While many retailers are experimenting with digital integration into the brick and mortar experience, too often that means simply adding digital displays into the retail environment. True innovation requires using digital to enhance the shopper’s experience, not just project higher fidelity video. A large swath of luxury shoppers will always want the ability to touch and see products, and get the one-on-one attention that in-person retail allows.
- Adopt a strong content strategy and invest in digital-specific assets and systems to manage them.
A large part of the mystique of digital has always been backstory, how a particularly well-crafted item made it from fine material into beautiful object. Realizing this, luxury retailers like Barney’s have created content sites attached to their e-commerce sites that tell the story of a brand or piece. With so much rich history and heritage, luxury brands have the unique opportunity to create entertaining and informative, multimedia content to reinforce their brands.
Luxury brands should also embrace the potential of high-quality product photography, animations and other media to replicate the touch-and-feel experience shoppers get in-store online. Too often, digital assets such as product photography tend to be an afterthought, the B-roll tacked onto photography sessions for marketing collateral or catalogues. However, one of the benefits of digital is that it allows shoppers to become immersed in a product in ways they can’t be in the physical world. For instance, a Rolex shopper can’t pull apart the components of a watch to see its internal mechanics. But the Rolex web site offers the ability to explore, in high definition, the individual pieces of its chronometer. Rolex is able to tell a story about its craftsmanship digitally in a way it couldn’t at a retailer location.
One of the challenges is that doing photo shoots specifically for digital assets is expensive. While it’s tempting for a luxury company to simply repurpose its offline assets, it’s critical to create digital-only assets in order to provide a 360-degree view of the product. Consumers want to be able to see close ups of the stitching and materials. They need to be able to see how it might look on a model or move on a runway, and want to explore the minute details virtually—the grain on a leather bag or the seam detailing on a trench coat, or the way a silk skirt moves when it’s worn.

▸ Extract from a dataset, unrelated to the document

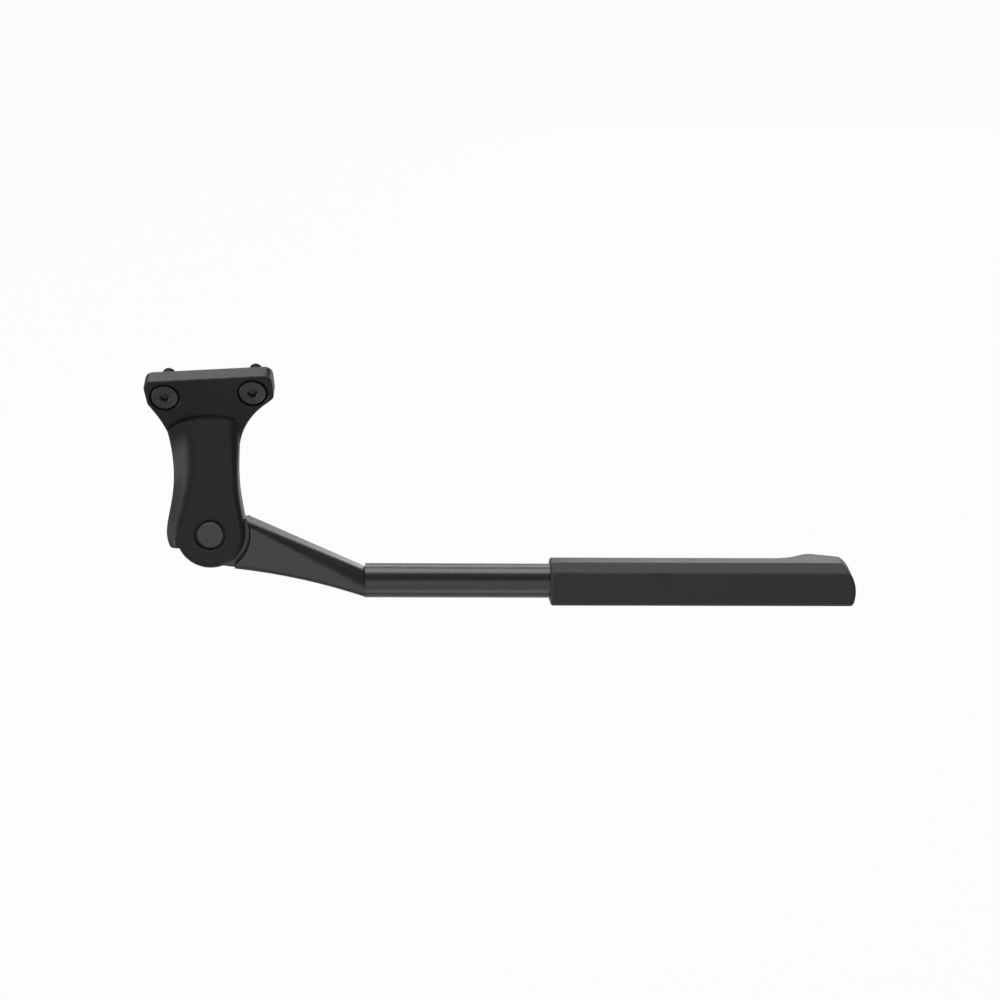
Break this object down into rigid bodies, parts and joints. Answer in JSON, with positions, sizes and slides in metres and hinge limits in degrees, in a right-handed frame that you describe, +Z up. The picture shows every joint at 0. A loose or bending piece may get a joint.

For luxury brands, particularly global ones, digital assets mean more than simply images or video. Creating a content management system that includes large amounts of metadata, such as text, catalogue information, marketing materials, and the ability to translate content into multiple languages comprises a comprehensive digital asset strategy. Creating a strong content strategy requires investing in multiple components. For instance, Chanel’s digital platform includes a digital asset management system, a product information management system, and a translation service system to serve global markets. These systems need to be equipped to manage short but intense bursts of activity, as many of the assets are created via events such as runway shows and seasonal collections. Within luxury fashion and retail, one fashion show alone can result in thousands of images and will almost certainly be distributed far beyond its original site.
- Incorporating social media and review sites into their own digital presence and encouraging consumers to become brand ambassadors through social media should be a key digital priority.
- Brands should use digital to offer luxury consumers two new luxuries: more time and highly personalized experiences.
- Marketers must embrace an integrated mobile strategy that includes inventory management to provide seamless transactions for customers eager for individual attention that doesn’t require a wait in line.
- Building the in-store infrastructure to deliver a higher end customer experience may mean upgrading the brick-and-mortar wireless infrastructure or installing iBeacons, improving visibility into inventory, and creating more robust customer profiles.
- Brands should create robust and highly visual and multimedia content to convey the heritage and backstory of their unique products and services, especially to help replicate the touch and feel customers can get in-store online.
- Luxury brands must invest in digital-specific assets and systems to manage them.